Wright-Patterson’s only veteran grave: A Black Civil War soldier buried 134 years ago
Dayton Daily News July 3, 2022
(Tribune News Service) — Some 134 years after he was buried on what once was a Greene County family farm, one of the nation’s biggest Air Force bases respectfully tends to the grave of U.S. Army Pvt. Hiram Honaker.
Just south of state Route 235 on Wright-Patterson Air Force Base’s Area A, the Air Force is the careful custodian of the grave of Honaker, an African-American Union Army veteran who served in Company A, 5th Regiment in what at the time was called the U.S. Colored Calvary. He is the only military veteran buried on Wright-Patterson, said Steven Byington, the 88th Civil Engineer Group’s cultural resources manager.
Honaker was buried in 1888 in what was then a family cemetery in the village of Osborn. Today, the plot is a small patch of grass near the north end of a base runway south of Loop Road, a brief drive from the base’s air traffic control tower or its commercial traffic entry gate to the east.
The original gravestone was unreadable when it was replaced in 1971. Henry Gonzalez, a congressman from San Antonio, Texas, asked the Army to provide a new stone when he read about Honaker in a news story.
“That’s sort of in perpetuity,” Byington said of the base’s custodianship of the cemetery. “This is part of our history, and we’re cognizant of the history of this area, (the village of) Osborn and all the different families who gave up land for the Air Force base.
“It’s something we take on as a serious part of our mission.”
Osborn was the village that was physically moved — ”roof and rafter” as local historians put it — in the early 1950s in a merger with Fairfield, forming what today is the northwestern Greene County city of Fairborn.
The 445th Airlift Wing’s C-17 Globemasters regularly roar above the cemetery. The wing’s hangars are a short walk away.
Byington said the cemetery is the resting place to some 80 people, but only 45 grave markers are in place. The rest have been lost to floods, weather and the ravages of time.
Motorists passing by on Chambersburg Road may be able to just make out a black fence surrounding the markers and monuments.
“I think there are a lot of folks who have driven by and sort of seen something out here,” Byington said. “They wonder what the fence is. It’s hard to see the monuments from the roadway.”
But those familiar with Fairborn’s history and local genealogy may know something of the cemetery, he said.
The son of enslaved people in Kentucky, Honaker has a humble marker. Not much is known about him. He signed up for military service at the estimated age of 38 near Louisville, Ky., in 1864 as a private. His son, George, enlisted with him. He was honorably discharged, also as a private, in Arkansas two years later.

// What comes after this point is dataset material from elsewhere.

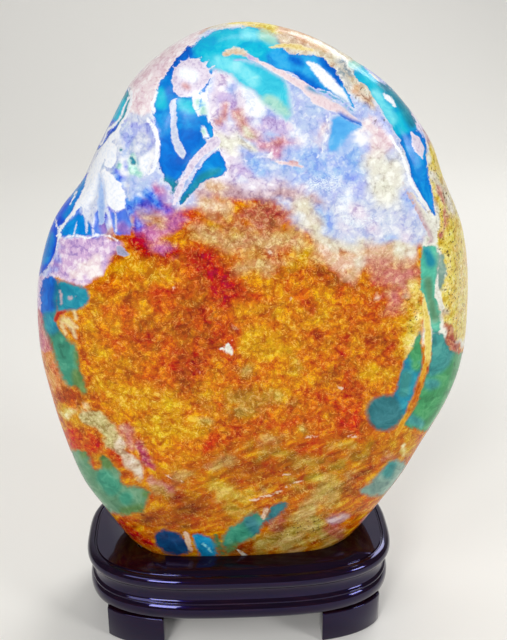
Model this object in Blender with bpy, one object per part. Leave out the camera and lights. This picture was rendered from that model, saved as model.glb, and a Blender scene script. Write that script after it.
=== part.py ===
"""Polished jade boulder standing in a carved and lacquered wooden stand on four feet.

Lengths are millimetres, which MM turns into metres. +Z is up, the front faces -Y, and the origin
is on the floor under the middle of the whole object's box.
"""

import math

import bmesh
import bpy
import numpy as np
from mathutils import Vector, noise

MM = 0.001

# Gaps that stand in for contact: under the board, and all round the boulder in its seat
JOINT_GAP = 0.3
SEAT_GAP = 0.45

# Stand: size and place
STAND_HALF_WIDTH = 107.0
STAND_HALF_DEPTH = 62.5
STAND_CORNER_POWER = 3.0
STAND_OFFSET_X = -12.0
FOOT_HEIGHT = 23.5
BOARD_TOP = 58.0
PLAN_POINTS = 72
EDGE_SAMPLES = 2880
SHARP_EDGE_DEGREES = 40.0

# Board moulding, from the underside out and up to the top: (distance in from the widest line, height)
UNDERSIDE_EDGE = [(5.5, FOOT_HEIGHT)]
LOWER_BEAD = [(3.6, 23.8), (2.2, 25.2), (1.4, 27.6), (1.2, 30.2), (1.6, 32.6), (2.8, 34.6)]
LOWER_FILLET = [(3.4, 35.2), (2.6, 35.9), (2.6, 36.9), (3.4, 37.6)]
COVE = [(4.4, 38.4), (5.0, 41.2), (5.0, 44.4), (4.3, 47.2), (3.2, 48.6)]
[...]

His service was primarily in Kentucky, Byington said. It is thought that he rode in cavalry raids of Virginia from Kentucky, most prominently against Saltville, Va., a major salt-producing area and a “highly contested Civil War site,” Byington said.
According to the National Park Service, the 5th Colored Cavalry held the captured Confederate works for more than two hours while running low on ammunition before withdrawing at dusk.
Of 400 soldiers engaged in the battle, about 114 enlisted men and several officers were killed or wounded, and the Park Service says “a significant portion” of Black soldiers were killed.
In the U.S. forces’ retreat from Saltville, a number of wounded Federal soldiers were left behind. Black troops left behind were “cruelly slaughtered” by Confederates, according to a Park Service account of the battle.
Honaker’s daughter, Lucy, is buried next to him, and it is thought that his wife, Rachel, is buried with him, although his gravestone does not reflect that.
Byington said Honaker moved north at some point and found employment on the farm of the Cox family, a wealthy family with property in Osborn and Clark County.